The ELIG event was much more than that however, but more later.

DECOM2008, hosted in Giunti Labs stunning coastal HQ, was an equally fascinating and enormously interesting day. The opening presentations from Fabrizio cardinalli, David Worlock and Judy Brown were real highlights for me, not because they were so very new – my own views were very much echoed by the presenters – but because my Chief Exec was in the room and it's nice to have him hear it from someone else – another Chief Exec helps!

This was another very diverse day and allowed for group breakouts in the afternoon to discuss any one of ten subjects on offer. I was pleased to report the findings of our table to the audience and to talk at some length about the future value of Community, social tools and the unbundling of content on the web. The question of Openness was raised again and the assumption always is that as a publisher I'm dead against it – however it's easy to point out some of the different approaches to Openness – Open software, no problem (InTouch is built on Open Source software since we believe building communities is a better use of our time not creating new software), Open Content – what content? User created content I welcome very much. I pursue a 3 C's strategy with InTouch (community, content and context) and UCC is an important part of that approach. UCC adds real value to Editorially created content (ECC) and in fact isn't new.
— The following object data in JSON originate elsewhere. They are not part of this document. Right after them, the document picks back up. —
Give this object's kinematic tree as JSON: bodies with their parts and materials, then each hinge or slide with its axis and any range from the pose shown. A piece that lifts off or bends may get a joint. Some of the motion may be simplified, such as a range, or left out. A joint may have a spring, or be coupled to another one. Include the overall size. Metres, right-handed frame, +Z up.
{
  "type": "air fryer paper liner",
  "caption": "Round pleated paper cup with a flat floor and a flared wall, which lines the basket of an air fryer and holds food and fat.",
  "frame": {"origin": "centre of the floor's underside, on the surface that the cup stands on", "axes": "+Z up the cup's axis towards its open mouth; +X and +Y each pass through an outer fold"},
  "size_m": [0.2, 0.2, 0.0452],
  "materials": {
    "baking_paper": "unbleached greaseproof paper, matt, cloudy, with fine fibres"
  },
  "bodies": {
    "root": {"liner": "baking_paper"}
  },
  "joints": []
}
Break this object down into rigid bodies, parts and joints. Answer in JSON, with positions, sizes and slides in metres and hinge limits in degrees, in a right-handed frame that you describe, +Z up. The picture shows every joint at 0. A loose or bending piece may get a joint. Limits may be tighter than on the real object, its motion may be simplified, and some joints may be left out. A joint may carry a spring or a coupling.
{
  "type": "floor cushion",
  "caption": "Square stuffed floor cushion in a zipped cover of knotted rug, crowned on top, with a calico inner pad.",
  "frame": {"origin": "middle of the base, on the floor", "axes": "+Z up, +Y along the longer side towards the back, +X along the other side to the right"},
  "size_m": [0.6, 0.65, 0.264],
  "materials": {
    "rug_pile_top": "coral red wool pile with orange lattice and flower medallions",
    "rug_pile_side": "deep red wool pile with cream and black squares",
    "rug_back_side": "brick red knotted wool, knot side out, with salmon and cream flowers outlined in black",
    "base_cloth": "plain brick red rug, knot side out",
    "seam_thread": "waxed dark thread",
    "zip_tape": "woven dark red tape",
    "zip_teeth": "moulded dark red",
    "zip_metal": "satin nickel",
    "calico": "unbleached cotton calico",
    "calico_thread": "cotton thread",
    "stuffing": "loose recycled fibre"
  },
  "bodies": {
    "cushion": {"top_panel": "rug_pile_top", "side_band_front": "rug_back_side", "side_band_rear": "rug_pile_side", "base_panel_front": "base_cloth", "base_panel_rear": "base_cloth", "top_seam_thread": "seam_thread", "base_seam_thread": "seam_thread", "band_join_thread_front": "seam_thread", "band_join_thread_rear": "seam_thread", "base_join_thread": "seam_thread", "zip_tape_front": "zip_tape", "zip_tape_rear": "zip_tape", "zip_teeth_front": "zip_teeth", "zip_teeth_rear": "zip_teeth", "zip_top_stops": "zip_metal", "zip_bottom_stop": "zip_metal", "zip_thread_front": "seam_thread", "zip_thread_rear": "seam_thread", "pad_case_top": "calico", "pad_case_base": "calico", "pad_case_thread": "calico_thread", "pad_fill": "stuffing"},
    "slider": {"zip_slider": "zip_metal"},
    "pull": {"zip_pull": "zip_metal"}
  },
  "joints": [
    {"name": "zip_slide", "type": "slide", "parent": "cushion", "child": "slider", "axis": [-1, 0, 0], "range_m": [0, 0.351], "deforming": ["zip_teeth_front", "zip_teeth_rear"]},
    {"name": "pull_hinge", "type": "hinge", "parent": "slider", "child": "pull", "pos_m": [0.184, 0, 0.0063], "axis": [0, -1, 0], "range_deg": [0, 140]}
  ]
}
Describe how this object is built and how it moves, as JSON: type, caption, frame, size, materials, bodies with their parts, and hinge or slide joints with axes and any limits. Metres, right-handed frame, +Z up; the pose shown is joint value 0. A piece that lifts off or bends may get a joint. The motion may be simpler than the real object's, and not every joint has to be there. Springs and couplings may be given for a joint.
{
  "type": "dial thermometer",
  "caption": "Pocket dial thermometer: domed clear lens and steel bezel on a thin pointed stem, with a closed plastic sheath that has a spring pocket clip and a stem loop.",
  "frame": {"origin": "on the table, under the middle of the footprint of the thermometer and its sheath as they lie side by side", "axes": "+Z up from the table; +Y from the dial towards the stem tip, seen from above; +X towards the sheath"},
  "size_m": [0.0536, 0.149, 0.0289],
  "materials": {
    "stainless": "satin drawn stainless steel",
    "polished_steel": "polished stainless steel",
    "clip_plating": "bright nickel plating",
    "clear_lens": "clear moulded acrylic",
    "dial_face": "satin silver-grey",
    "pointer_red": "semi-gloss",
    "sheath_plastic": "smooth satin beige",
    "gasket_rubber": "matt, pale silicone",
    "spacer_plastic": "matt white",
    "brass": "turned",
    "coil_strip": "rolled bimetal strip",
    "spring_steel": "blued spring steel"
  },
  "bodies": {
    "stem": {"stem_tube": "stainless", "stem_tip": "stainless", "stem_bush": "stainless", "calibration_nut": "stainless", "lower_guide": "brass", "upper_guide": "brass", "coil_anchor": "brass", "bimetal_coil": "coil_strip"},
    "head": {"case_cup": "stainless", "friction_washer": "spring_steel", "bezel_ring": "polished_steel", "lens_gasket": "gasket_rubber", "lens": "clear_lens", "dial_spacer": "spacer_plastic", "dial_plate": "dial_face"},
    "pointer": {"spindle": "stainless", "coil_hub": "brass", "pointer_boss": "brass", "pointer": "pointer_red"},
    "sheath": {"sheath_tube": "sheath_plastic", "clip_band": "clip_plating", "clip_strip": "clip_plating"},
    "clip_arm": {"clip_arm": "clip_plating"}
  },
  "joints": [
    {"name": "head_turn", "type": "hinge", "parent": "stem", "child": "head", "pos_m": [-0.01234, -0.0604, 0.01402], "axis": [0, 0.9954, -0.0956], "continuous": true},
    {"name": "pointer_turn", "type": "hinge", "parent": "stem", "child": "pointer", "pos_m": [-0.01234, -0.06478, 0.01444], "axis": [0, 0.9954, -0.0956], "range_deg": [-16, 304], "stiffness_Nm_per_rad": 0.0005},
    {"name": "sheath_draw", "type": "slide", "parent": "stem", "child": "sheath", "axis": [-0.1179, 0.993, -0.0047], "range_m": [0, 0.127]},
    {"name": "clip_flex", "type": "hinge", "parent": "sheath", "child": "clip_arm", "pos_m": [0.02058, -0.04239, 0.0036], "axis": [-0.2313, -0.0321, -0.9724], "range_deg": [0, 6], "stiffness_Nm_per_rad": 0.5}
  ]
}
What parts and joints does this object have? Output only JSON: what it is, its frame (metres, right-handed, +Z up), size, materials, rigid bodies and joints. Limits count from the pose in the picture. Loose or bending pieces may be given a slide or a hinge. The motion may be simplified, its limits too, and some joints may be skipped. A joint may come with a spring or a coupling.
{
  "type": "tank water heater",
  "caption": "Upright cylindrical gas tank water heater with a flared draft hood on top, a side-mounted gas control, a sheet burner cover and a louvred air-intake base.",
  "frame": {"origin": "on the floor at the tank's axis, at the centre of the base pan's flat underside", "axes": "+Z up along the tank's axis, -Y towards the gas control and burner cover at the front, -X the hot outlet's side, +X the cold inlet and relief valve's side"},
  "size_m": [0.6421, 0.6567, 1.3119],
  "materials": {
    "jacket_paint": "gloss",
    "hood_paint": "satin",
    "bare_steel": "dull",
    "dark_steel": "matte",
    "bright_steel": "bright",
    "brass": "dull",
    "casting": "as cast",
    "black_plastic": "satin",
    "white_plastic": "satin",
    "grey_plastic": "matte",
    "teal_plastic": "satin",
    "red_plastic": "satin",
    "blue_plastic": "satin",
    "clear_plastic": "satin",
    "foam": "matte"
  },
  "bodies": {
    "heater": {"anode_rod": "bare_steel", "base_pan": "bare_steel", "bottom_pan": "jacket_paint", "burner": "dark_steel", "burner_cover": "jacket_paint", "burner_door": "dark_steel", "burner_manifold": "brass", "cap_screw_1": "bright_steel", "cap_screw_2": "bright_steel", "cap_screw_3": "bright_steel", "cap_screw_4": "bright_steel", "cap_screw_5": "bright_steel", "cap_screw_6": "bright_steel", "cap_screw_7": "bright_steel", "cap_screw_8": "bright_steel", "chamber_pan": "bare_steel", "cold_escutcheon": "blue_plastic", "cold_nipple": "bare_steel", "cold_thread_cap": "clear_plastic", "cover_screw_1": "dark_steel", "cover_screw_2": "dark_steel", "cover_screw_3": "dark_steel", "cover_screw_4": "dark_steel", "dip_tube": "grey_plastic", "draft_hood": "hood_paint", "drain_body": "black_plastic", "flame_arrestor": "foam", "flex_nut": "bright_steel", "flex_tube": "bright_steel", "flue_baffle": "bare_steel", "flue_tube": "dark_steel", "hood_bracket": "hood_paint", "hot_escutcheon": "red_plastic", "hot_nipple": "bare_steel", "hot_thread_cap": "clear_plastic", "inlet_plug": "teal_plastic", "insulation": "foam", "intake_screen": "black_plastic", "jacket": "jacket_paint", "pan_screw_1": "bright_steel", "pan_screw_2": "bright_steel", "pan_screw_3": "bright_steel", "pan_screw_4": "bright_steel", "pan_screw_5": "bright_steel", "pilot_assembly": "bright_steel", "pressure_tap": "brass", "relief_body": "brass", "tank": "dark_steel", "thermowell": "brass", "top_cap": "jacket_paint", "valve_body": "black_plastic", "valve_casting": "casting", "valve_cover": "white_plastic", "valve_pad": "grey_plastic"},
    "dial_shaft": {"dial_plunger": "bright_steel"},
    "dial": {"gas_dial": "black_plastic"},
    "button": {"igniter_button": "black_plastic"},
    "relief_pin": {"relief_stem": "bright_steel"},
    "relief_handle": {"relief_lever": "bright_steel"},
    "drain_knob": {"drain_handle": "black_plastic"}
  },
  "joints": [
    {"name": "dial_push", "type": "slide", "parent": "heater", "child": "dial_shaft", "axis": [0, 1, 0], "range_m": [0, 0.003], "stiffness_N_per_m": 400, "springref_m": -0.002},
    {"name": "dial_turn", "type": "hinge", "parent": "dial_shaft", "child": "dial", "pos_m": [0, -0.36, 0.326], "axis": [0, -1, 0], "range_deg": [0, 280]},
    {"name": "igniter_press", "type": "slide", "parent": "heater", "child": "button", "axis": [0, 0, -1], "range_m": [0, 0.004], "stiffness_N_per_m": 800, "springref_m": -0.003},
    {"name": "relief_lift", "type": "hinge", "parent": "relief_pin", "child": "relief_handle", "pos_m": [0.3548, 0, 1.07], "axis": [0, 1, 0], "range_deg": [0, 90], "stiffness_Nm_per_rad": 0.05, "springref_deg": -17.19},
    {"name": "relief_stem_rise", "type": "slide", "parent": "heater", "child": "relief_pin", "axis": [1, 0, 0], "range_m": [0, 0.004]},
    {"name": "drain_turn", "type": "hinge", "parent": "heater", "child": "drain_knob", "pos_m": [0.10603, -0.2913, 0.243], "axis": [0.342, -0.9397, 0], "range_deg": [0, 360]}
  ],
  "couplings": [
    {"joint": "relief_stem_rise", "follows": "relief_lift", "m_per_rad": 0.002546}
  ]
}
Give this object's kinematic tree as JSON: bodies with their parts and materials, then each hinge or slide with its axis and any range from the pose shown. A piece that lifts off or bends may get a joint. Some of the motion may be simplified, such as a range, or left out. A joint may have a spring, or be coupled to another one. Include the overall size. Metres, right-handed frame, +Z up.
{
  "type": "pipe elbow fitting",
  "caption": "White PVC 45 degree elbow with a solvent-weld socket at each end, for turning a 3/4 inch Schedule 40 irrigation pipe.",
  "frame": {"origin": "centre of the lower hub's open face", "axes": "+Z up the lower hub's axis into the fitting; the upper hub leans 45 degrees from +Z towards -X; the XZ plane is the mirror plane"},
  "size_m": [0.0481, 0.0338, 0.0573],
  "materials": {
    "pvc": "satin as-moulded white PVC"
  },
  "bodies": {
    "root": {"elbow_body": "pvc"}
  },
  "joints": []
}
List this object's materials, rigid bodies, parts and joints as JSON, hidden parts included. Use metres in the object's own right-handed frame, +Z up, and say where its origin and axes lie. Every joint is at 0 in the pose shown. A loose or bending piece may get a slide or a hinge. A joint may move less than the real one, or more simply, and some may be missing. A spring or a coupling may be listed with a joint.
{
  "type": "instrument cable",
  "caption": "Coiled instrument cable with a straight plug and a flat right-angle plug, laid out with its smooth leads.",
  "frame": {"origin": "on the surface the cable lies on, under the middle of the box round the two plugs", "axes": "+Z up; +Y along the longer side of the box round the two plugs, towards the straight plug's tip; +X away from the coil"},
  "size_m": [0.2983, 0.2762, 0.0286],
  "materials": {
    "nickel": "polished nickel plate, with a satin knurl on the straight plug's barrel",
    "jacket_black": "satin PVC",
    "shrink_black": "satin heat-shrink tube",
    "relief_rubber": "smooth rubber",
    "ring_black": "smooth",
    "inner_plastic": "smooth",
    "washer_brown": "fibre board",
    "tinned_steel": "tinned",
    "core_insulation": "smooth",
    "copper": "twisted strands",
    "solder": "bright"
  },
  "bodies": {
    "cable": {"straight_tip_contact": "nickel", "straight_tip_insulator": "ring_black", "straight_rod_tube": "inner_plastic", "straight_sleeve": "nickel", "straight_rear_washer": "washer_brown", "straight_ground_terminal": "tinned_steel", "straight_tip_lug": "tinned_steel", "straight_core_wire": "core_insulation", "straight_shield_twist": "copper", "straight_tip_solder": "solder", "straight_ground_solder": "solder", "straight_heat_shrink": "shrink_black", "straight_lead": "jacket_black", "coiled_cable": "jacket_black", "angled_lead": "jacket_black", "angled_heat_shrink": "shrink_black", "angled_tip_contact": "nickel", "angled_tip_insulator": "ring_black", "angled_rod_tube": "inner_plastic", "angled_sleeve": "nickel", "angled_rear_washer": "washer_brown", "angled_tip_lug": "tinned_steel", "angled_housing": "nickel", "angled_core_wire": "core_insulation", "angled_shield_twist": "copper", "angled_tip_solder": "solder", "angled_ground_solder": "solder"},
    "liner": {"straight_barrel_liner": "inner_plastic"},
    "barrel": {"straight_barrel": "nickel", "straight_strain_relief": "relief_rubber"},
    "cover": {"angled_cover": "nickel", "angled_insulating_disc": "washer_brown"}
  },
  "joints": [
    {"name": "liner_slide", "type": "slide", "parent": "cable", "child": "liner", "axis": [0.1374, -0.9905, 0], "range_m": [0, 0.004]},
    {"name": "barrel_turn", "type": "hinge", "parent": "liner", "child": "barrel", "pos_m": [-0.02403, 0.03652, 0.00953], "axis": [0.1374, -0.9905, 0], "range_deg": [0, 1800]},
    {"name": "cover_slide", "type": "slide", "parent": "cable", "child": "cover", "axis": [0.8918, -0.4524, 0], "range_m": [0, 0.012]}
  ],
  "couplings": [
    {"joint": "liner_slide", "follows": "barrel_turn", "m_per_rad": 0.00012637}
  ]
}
We tie ourselves up in knots with this and it's not that tricky really – all content has spawned UCC however in the past it may have taken the form of conversation, annotation, notes and reviews (Quill pen, ink and parchment). So it goes on the web and we now call that UGC or UCC. I'm relaxed about that content – it's a natural expression of interaction with content and people and can help guide people to make informed decisions about content and communities in terms of relevance, trust, quality, ownership, perspective and agenda.

I'm very grateful to the organisers, Richard Straub at ELIG and Fabrizio Cardinalli (Giunti CEO) for arranging such a stimulating couple of days. It's not often such a diversity of insight, experience and perspective is assembled in the same space and to have the opportunity to challenge and to be challenged on some very important issues is very rare and correspondingly valuable. Thanks guys.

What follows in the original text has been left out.